2. The Old Way vs. The New Way
Previously, scientists tried to use these two types of rulers separately.
- If you only use the Bright ones (high redshift/far away), you get a good idea of the universe's history, but you might miss the details of how fast it's expanding right now.
- If you only use the Dark ones (low redshift/close by), you get a great snapshot of the local neighborhood, but you don't have enough data to see the big picture.
It's like trying to predict the weather for next week by only looking at the sky right outside your window, or only looking at a weather map from 1,000 miles away. You need both.
3. The "Aha!" Moment: Combining Them
The authors of this paper did something clever: they combined the data from both the "Bright" and "Dark" rulers into one giant analysis.
Think of it like solving a mystery where you have two suspects.
- Suspect A (The Dark Ruler) is good at narrowing down the time of the crime but is bad at pinpointing the location.
- Suspect B (The Bright Ruler) is great at pinpointing the location but is fuzzy on the time.
When you put their testimonies together, the "fuzzy" parts cancel out, and the "good" parts reinforce each other. The authors found that by mixing these two data sets, the "fog" of uncertainty clears up significantly.
4. What They Found
By simulating what LISA will see over 4 to 10 years, they found that:
- The Hubble Constant (Expansion Rate): They can measure this with incredible precision (about 0.6% error in a 10-year mission). This is as good as the best measurements we have today from other methods.

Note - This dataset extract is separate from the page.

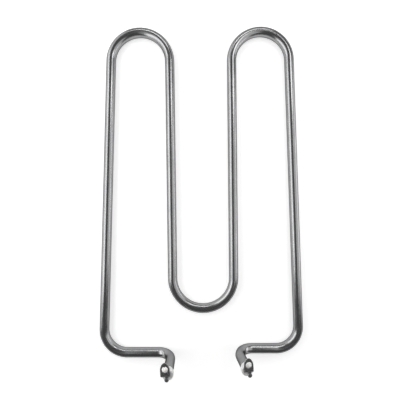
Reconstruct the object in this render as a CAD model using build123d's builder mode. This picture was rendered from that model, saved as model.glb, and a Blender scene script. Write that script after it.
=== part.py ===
from build123d import *
import os

# Tubular heating element: a steel sheath bent into a flat serpentine, with both ends turned up
# square to it. It lies on its legs in the XY plane and its terminals point up, along +Z.
# All sizes are in millimetres.

# ---------------------------------------------------------------- driving dimensions

# Sheath tube, swaged down on its packed core
sheath_diameter = 8.5
sheath_wall = 0.7
rim_chamfer = 0.25

# Bends, to the centre line of the tube, in degrees and as bent, so no two are quite alike
stub_radius = 12.4
left_stub_turn = 90.0
left_corner_radius = 21.3
left_corner_turn = 91.44
left_top_radius = 27.0
left_top_turn = 177.79
bottom_radius = 28.2
bottom_turn = 179.79
right_top_radius = 26.5
right_top_turn = 178.58
right_corner_radius = 20.5
right_stub_turn = 97.7

# Straight lengths between the bends
left_stub_straight = 16.1
left_run = 28.4
left_outer_leg = 246.9
left_inner_leg = 199.8
right_inner_leg = 199.8
right_outer_leg = 245.4
right_run = 22.2
right_stub_straight = 14.7

# Place of the left stub, from the middle of the element's outline
left_stub_x = -27.3
left_stub_y = -147.5

# Cold pin, which carries the current in
pin_diameter = 3.6
pin_reach = 11.8
pin_sunk = 11.5
pin_chamfer = 0.4
pin_flat = 0.25

# Ceramic bead on the rim, and the seal under it
bead_diameter = 9.8
bead_height = 5.2
bead_foot_flare = 1.2
bead_foot_rise = 2.0
bead_chamfer = 0.7
spigot_length = 3.0
seal_length = 5.0

# Terminal lug, folded from strip and welded to the side of the pin
lug_width = 7.6
lug_thickness = 0.8
lug_reach = 11.4
lug_tip = 6.2
lug_foot = 5.5
lug_fold = 0.5
lug_rise = 10.9
lug_hole = 4.8
hole_to_tip = 5.2
foot_corner = 0.8
# How each lug was welded: its turn about the pin, and how far it stands to one side of it
left_lug_turn = 4.5
left_lug_sideways = -0.9
right_lug_turn = 3.0
right_lug_sideways = -0.5

# ---------------------------------------------------------------- values worked out from them

sheath_radius = sheath_diameter / 2
bore_radius = sheath_radius - sheath_wall
pin_radius = pin_diameter / 2
# The right corner takes up what the other bends leave of one whole turn
right_corner_turn = 360 - left_corner_turn - left_top_turn + bottom_turn - right_top_turn
lying_plane = Plane.XY.offset(sheath_radius)

# ---------------------------------------------------------------- centre line of the sheath

# The flat part, from the foot of the left stub round to the foot of the right one
with BuildLine(lying_plane) as flat_route:
    start = (left_stub_x - stub_radius, left_stub_y)
    line = PolarLine(start, left_run, 180)
    for radius, turn, straight in (
        (left_corner_radius, -left_corner_turn, left_outer_leg),
        (left_top_radius, -left_top_turn, left_inner_leg),
        (bottom_radius, bottom_turn, right_inner_leg),
        (right_top_radius, -right_top_turn, right_outer_leg),
        (right_corner_radius, -right_corner_turn, right_run),
    ):
        bend = JernArc(line @ 1, line % 1, radius, turn)
        line = Line(bend @ 1, bend @ 1 + (bend % 1) * straight)

left_foot = flat_route.edges()[0] @ 0
right_foot = flat_route.edges()[-1] @ 1


def stub_route(foot, side, turn, straight):
    """Bend a stub up from the end of a flat run: side is 1 towards +X and -1 towards -X."""
    with BuildLine(Plane.XZ.offset(-foot.Y)) as stub:
        turn_up = JernArc((foot.X, foot.Z), (side, 0), stub_radius, turn * side)
        Line(turn_up @ 1, turn_up @ 1 + (turn_up % 1) * straight)
    return stub.line


left_stub = stub_route(left_foot, 1, left_stub_turn, left_stub_straight)
right_stub = stub_route(right_foot, -1, right_stub_turn, right_stub_straight)

with BuildLine() as sheath_route:
    add(left_stub)
    add(flat_route.line)
    add(right_stub)
route = sheath_route.wire()


def rim_plane(stub, lug_turn):
    """Plane of a rim: its normal runs up the stub and its Y axis along the lug."""
    up = stub % 1
    across = Vector(up.Z, 0, -up.X).rotate(Axis((0, 0, 0), up), lug_turn)
    return Plane(stub @ 1, x_dir=across, z_dir=up)


rims = {
    "left": rim_plane(left_stub, left_lug_turn),
    "right": rim_plane(right_stub, right_lug_turn),
}

# ---------------------------------------------------------------- sheath

# The swaged sheath and the core packed in it are one solid, apart from the two open ends
with BuildPart() as sheath:
    with BuildSketch(Plane(route @ 0, z_dir=route % 0)):
        Circle(sheath_radius)
    sweep(path=route)
    rim_edges = sheath.faces().filter_by(GeomType.PLANE).edges()
    chamfer(rim_edges, rim_chamfer)
    for rim in rims.values():
        with Locations(rim):
            Hole(bore_radius, spigot_length + seal_length)
            Hole(pin_radius, pin_sunk)

# ---------------------------------------------------------------- terminal ends


def up_axis(rim):
    """Axis of a stub, to sort its pieces' edges by height above the rim."""
    return Axis(rim.origin, rim.z_dir)


def make_pin(rim):
    """Round cold pin, with a flat near its tip where the lug is welded on."""
    with BuildPart() as pin:
        with BuildSketch(rim.offset(-pin_sunk)):
            Circle(pin_radius)
        extrude(amount=pin_sunk + pin_reach)
        chamfer(pin.edges().group_by(up_axis(rim))[-1], pin_chamfer)
        with BuildSketch(rim.offset(pin_reach)):
            with Locations((0, pin_radius - pin_flat / 2)):
                Rectangle(pin_diameter, pin_flat)
        extrude(amount=-(pin_reach - lug_rise + lug_foot), mode=Mode.SUBTRACT)
    return pin


def make_bead(rim):
    """Pressed ceramic bead: a spigot down the bore and a flared head that stands on the rim."""
    half_section = Plane(rim.origin, x_dir=rim.x_dir, z_dir=-rim.y_dir)
    head_radius = bead_diameter / 2
    with BuildPart() as bead:
        with BuildSketch(half_section):
            with BuildLine():
                Polyline(
                    (pin_radius, -spigot_length),
                    (bore_radius, -spigot_length),
                    (bore_radius, 0),
                    (head_radius - bead_foot_flare, 0),
                    (head_radius, bead_foot_rise),
                    (head_radius, bead_height - bead_chamfer),
                    (head_radius - bead_chamfer, bead_height),
                    (pin_radius, bead_height),
                    close=True,
                )
            make_face()
        revolve(axis=up_axis(rim))
    return bead


def make_seal(rim):
    """Soft ring of sealant between the bead's spigot and the packed core."""
    with BuildPart() as seal:
        with BuildSketch(rim.offset(-spigot_length)):
            Circle(bore_radius)
            Circle(pin_radius, mode=Mode.SUBTRACT)
        extrude(amount=-seal_length)
    return seal


def make_lug(rim, sideways):
    """Folded strip: a foot on the pin's flat, and a plate with a pointed arch and a screw hole."""
    weld_face = pin_radius - pin_flat
    tip = weld_face + lug_reach
    side_view = Plane(rim.from_local_coords((sideways, 0, 0)), x_dir=rim.y_dir, z_dir=rim.x_dir)
    plate_top = rim.offset(lug_rise)
    with BuildPart() as lug:
        with BuildSketch(side_view) as section:
            with BuildLine():
                Polyline(
                    (weld_face, lug_rise - lug_foot),
                    (weld_face, lug_rise),
                    (tip, lug_rise),
                    (tip, lug_rise - lug_thickness),
                    (weld_face + lug_thickness, lug_rise - lug_thickness),
                    (weld_face + lug_thickness, lug_rise - lug_foot),
                    close=True,
                )
            make_face()
            fold = section.vertices().sort_by_distance((weld_face, lug_rise))
            fillet(fold[0], lug_fold + lug_thickness)
            fillet(fold[1], lug_fold)
        extrude(amount=lug_width / 2, both=True)
        with BuildSketch(plate_top):
            with Locations((sideways, weld_face)):
                Rectangle(lug_width, lug_reach - lug_tip, align=(Align.CENTER, Align.MIN))
            with Locations((sideways, tip - lug_tip)):
                Ellipse(lug_width / 2, lug_tip)
        extrude(amount=-lug_foot, mode=Mode.INTERSECT)
        foot_edges = lug.edges().filter_by(Axis((0, 0, 0), rim.y_dir)).group_by(up_axis(rim))[0]
        fillet(foot_edges, foot_corner)
        with Locations(plate_top):
            with Locations((sideways, tip - hole_to_tip)):
                Hole(lug_hole / 2, lug_thickness)
    return lug


# ---------------------------------------------------------------- write the pieces

os.makedirs("parts", exist_ok=True)
pieces = {
    "sheath": sheath,
    "terminal_lug_left": make_lug(rims["left"], left_lug_sideways),
    "terminal_lug_right": make_lug(rims["right"], right_lug_sideways),
}
for side, rim in rims.items():
    pieces[f"cold_pin_{side}"] = make_pin(rim)
    pieces[f"ceramic_bead_{side}"] = make_bead(rim)
    pieces[f"end_seal_{side}"] = make_seal(rim)

for name, piece in pieces.items():
    piece.part.label = name
    export_step(piece.part, f"parts/{name}.step")
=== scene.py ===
"""Finish, light and camera for a tubular heating element.

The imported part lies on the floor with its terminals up. Each sub-assembly below rebuilds its
visible surface at a finer grain than the solid, from the maker's own bending and turning sizes.
Those sizes are in millimetres and degrees. The finishes and the studio are in metres.
"""

import logging
import math
from dataclasses import dataclass, field
from enum import Enum
from typing import List, Optional, Sequence, Tuple, Union

import bmesh
import bpy
import numpy as np
from mathutils import Matrix, Quaternion, Vector


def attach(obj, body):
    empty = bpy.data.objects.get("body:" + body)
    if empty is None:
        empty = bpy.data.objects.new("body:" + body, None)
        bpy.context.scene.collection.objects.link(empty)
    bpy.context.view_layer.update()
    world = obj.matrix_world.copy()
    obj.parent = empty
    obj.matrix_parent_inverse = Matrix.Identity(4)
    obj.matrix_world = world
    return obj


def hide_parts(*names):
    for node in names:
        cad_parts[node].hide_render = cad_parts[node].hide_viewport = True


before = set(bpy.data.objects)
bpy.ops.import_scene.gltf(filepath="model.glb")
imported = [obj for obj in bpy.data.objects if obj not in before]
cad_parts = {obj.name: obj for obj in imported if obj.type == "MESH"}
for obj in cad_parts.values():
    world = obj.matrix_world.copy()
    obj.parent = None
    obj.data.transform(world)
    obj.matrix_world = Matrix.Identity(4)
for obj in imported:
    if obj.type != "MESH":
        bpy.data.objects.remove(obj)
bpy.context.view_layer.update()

logging.basicConfig(level=logging.INFO, format="%(name)s: %(message)s")
log = logging.getLogger("heating_element")

MM = 0.001
BODY = "root"
Colour = Tuple[float, float, float]
Point = Tuple[float, float, float]
Flat = Tuple[float, float]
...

- Dark Energy: They can also test if the "invisible air" pushing the universe apart is changing over time.
- Breaking the Deadlock: The combination of these two types of events breaks the "degeneracy." In math terms, it untangles the knot that was making it hard to distinguish between different cosmological models.
5. Why This Matters
This is a game-changer because LISA's way of measuring the universe is completely different from how we do it with telescopes (which look at light).
- Telescopes rely on light, which can be blocked by dust or distorted by gas.
- LISA relies on gravitational waves (the "sound" of space), which pass through everything without getting blocked.
If LISA measures the expansion rate and gets a different answer than the telescopes, it won't just be a measurement error; it will mean our understanding of the universe's fundamental laws is wrong. If they agree, it confirms our current models are rock solid.
The Bottom Line
This paper is a roadmap for the future. It shows that when LISA launches in the 2030s, it won't just be listening to black holes; it will be acting as a cosmic speedometer that is independent of all previous methods. By listening to the "whispers" of small black holes (Dark) and the "shouts" of giant collisions (Bright) at the same time, we will finally get a clear, unified picture of how our universe is growing.